In the cases AP reviewed, the most common response was a form letter, apologizing for inconveniences, often blaming the problem of long lines on the local airport and forwarding complaints about inappropriate pat-downs to the airports where they occurred.

In May, TSA improved the way it handles complaints and now has a more accurate and complete database for them, Howe said. She said screeners have been disciplined as a result of complaints but said privacy laws prevent her from providing more detail about these incidents.

Out of all the contacts TSA receives, only about 2 percent are complaints, Howe said. In September, for instance, TSA received 1,253 complaints out of 68,540 total contacts. Most people contact TSA to ask what items they can bring aboard the aircraft.

Howe also defended the agency's 43,000 screeners and said the public needs to know that they are "good people motivated by the mission."

"Our officers take a lot of disrespect from the public," Howe said. "These people are on the front lines and they deserve our respect."

Screeners make about $30,000 a year.

Bill Lyons, the union official who is trying to organize screeners and get them bargaining rights, said many problems arise because TSA has understaffed the checkpoints. Lyons, of the American Federation of Government Employees, said operating procedures change regularly and many screeners are not told of the changes. Supervisors often give conflicting instructions, he said.

"These folks are under tremendous pressure," Lyons said.

TSA says each airport makes its own staffing decisions. Administrator Kip Hawley acknowledges the public's frustrations with the screening system.

"You have 2 million people a day jamming into these congested checkpoints and chewing through the magnetometer," Hawley said. "Clearly that's not the best way. And so the trick is how do we -- without disrupting the system -- get to a more spread out, calmer security process where people aren't so jammed up, aren't so tense."

Hawley said deploying new technology and new screening techniques -- which TSA is already doing -- moves in that direction.

Behavioral observation and document checking are proving to be the most successful in rooting out would-be terrorists, Hawley said. Screeners do catch people who try to bring guns onto planes. "But they're not terrorists. They're just stupid," he said. Terrorists know better than to try to bring prohibited items through security, he said.

TSA's security decisions are driven by intelligence on threats to the aviation sector.
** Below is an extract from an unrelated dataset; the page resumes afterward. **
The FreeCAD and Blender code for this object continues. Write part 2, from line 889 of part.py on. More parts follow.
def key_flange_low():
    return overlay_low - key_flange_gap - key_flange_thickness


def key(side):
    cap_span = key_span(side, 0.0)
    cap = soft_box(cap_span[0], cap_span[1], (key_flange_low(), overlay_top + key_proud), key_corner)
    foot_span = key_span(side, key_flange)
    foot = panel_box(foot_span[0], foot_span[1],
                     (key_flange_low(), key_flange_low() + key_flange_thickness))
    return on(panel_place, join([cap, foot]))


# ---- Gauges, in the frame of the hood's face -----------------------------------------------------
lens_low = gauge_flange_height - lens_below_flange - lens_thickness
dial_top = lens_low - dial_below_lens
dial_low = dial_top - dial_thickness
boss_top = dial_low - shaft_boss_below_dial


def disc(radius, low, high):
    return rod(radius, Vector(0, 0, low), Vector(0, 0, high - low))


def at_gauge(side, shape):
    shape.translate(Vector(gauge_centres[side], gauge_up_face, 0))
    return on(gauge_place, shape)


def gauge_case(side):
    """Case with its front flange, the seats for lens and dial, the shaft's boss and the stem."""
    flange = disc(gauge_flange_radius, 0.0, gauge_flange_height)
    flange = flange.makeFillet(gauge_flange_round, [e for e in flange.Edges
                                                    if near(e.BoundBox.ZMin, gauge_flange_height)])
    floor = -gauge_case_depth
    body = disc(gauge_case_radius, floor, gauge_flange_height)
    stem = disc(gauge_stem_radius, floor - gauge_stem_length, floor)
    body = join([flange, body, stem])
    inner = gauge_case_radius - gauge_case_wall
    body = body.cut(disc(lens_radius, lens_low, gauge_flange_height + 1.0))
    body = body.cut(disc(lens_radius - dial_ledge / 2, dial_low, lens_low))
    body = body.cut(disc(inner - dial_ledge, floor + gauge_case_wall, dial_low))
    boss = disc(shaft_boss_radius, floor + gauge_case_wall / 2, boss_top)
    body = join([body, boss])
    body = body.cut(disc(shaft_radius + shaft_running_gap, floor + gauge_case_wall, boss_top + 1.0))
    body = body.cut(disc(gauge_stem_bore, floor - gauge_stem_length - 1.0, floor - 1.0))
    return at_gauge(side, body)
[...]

Hawley gets briefed on the threat every morning, and information from those briefings has led to changes in screening policies.

Earlier this year, for instance, TSA warned travelers that screeners would be paying closer attention to remote-control toys, because of unspecific information about terrorists using such toys to detonate bombs. And the agency began deploying behavior-detection officers in airports across the country, because intelligence has shown that there is no "common face" for a terrorist.

That means whether someone is nervous or uncomfortable is more reliable as a sign of risk than judging people by their looks, said Bill Gaches, head of TSA's global strategies division.